RIPPER works in three stages: a rule-growth state (operating on 2/3 of the training data), a pruning state (operating on the remaining 1/3 of the data set), and an optimization stage - the optimization stage is used to prevent both overfitting and premature termination of the algorithm [2]. The rules are grown greedily and are pruned before being added to the rule-set. The optimization stage makes use of an MDL heuristic that allows the algorithm to choose between competing rules and hypothesized rules. In this stage, the algorithm attempts to compress the rule-set by identifying and eliminating rules that increase the description length of the rule set. Then, RIPPER grows two competing hypotheses for each rule and selects that which has the lowest description length. The optimization phase is run twice in order to reprocess and grow rules on portions of the data set that were uncovered by the pruning and optimization processes [2].
This repeated rule growth and optimization requires that many loops are run over the matrix containing the data. Because of this, in order to reduce computational requirements it is recommended that when using RIPPER the data is formulated in a matrix of "strings," each corresponding to one of the forum posts in our data set [2]. Each string contains the "words" that were in the forum post, with each word represented by a unique number (i.e. "loser" = 119, "dumb" = 34, etc.). In order to standardize the size of the row vectors in the matrix we fill in zeros after the forum post has been described.
We ran into problems implementing the algorithm due to the difficulty of manipulating this awkward data structure. Our MATLAB code currently contains 12 different functions and is quite lengthy, and we are in the process of determining the specific bugs that need to be fixed in order to begin testing our RIPPER model. We have identified several problems involved with how the algorithm is processing and removing rows from the data set and rule-set while in the rule growth and pruning phases. We have set a deadline of this Sunday to achieve full functionality of the model and feel like we are in a good place to do so.

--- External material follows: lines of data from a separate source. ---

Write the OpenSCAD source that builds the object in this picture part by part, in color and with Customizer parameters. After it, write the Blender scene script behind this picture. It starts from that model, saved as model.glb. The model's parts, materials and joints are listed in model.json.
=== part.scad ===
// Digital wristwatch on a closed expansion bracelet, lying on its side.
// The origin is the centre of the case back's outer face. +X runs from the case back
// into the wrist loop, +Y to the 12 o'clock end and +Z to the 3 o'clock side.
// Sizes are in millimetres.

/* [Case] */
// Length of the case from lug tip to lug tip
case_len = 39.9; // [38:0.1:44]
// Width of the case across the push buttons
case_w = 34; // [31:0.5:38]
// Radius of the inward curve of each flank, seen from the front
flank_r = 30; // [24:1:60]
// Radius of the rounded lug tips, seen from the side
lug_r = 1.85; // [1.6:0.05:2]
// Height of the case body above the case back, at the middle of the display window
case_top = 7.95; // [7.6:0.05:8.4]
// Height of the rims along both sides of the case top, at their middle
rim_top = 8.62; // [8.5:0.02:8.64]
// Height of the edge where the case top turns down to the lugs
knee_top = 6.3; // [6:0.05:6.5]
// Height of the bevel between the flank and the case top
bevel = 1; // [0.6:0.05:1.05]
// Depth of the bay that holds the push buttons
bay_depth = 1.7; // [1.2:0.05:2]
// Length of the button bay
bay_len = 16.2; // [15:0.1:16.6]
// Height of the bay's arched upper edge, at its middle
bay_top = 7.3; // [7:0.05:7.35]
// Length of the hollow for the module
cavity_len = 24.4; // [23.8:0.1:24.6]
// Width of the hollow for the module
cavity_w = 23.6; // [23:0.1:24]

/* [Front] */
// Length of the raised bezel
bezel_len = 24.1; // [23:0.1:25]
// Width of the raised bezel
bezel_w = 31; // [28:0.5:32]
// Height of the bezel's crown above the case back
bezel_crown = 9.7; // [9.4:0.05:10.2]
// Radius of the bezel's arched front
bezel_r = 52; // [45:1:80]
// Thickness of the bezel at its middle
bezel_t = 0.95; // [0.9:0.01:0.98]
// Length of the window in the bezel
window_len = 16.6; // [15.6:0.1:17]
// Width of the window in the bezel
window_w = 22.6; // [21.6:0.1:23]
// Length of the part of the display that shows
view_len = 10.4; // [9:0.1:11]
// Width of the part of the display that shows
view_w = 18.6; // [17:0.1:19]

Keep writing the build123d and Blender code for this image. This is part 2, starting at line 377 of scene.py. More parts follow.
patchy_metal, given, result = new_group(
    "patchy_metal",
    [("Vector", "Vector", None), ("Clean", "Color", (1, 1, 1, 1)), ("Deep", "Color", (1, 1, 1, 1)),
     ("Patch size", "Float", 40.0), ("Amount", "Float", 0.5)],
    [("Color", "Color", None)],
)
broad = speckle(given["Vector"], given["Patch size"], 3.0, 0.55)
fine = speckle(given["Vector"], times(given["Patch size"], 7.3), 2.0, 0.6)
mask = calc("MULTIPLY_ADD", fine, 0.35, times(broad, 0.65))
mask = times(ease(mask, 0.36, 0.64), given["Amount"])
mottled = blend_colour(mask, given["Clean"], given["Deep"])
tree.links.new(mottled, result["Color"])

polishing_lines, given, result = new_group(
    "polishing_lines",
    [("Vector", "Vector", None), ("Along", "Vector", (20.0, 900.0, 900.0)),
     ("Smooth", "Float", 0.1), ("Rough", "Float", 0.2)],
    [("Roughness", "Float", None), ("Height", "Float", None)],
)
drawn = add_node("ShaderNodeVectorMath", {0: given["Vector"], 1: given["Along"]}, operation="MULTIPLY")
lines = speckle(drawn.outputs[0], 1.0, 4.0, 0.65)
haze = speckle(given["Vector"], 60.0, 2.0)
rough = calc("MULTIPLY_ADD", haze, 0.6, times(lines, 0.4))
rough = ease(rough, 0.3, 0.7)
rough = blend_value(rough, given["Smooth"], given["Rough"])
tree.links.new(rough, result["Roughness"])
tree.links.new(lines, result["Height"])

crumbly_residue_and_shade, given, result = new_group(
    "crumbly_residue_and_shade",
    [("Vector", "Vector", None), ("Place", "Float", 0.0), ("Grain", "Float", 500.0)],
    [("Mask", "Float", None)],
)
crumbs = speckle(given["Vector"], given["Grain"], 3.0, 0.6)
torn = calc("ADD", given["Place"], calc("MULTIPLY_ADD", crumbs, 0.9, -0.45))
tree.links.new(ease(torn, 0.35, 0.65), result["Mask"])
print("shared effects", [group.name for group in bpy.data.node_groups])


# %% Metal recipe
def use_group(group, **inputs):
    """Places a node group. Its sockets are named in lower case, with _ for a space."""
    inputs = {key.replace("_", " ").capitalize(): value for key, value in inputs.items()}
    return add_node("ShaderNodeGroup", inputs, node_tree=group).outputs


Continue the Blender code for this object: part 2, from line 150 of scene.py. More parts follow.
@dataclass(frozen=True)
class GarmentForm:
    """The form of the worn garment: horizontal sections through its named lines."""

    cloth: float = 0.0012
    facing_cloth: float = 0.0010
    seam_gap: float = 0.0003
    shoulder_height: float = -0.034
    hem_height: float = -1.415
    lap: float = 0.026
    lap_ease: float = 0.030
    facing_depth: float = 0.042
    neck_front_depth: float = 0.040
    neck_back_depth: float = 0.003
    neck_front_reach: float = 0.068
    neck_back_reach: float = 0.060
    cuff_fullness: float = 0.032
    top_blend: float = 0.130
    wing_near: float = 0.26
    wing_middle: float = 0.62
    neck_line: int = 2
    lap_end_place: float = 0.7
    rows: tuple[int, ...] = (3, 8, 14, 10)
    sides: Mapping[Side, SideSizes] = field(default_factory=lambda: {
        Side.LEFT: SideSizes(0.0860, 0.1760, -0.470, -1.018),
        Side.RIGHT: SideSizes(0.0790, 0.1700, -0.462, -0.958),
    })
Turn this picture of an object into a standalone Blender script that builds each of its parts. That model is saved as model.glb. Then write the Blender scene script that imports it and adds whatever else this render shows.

We are currently behind our milestone goal of having 3 algorithms implemented and ran on the data. Although most of the coding is done, there is a lot of debugging to make the code actually run, and then a lot of refining to do to get good results. Since unacceptable forum posts are relatively rare, we are currently looking at better feature selection methods than frequency-based feature selection, such as chi-squared and mutual information. There are also a few adjustments in the RIPPER algorithm we want to experiment with, such as different interpretations of the MDL heuristic and utilizing ensemble methods.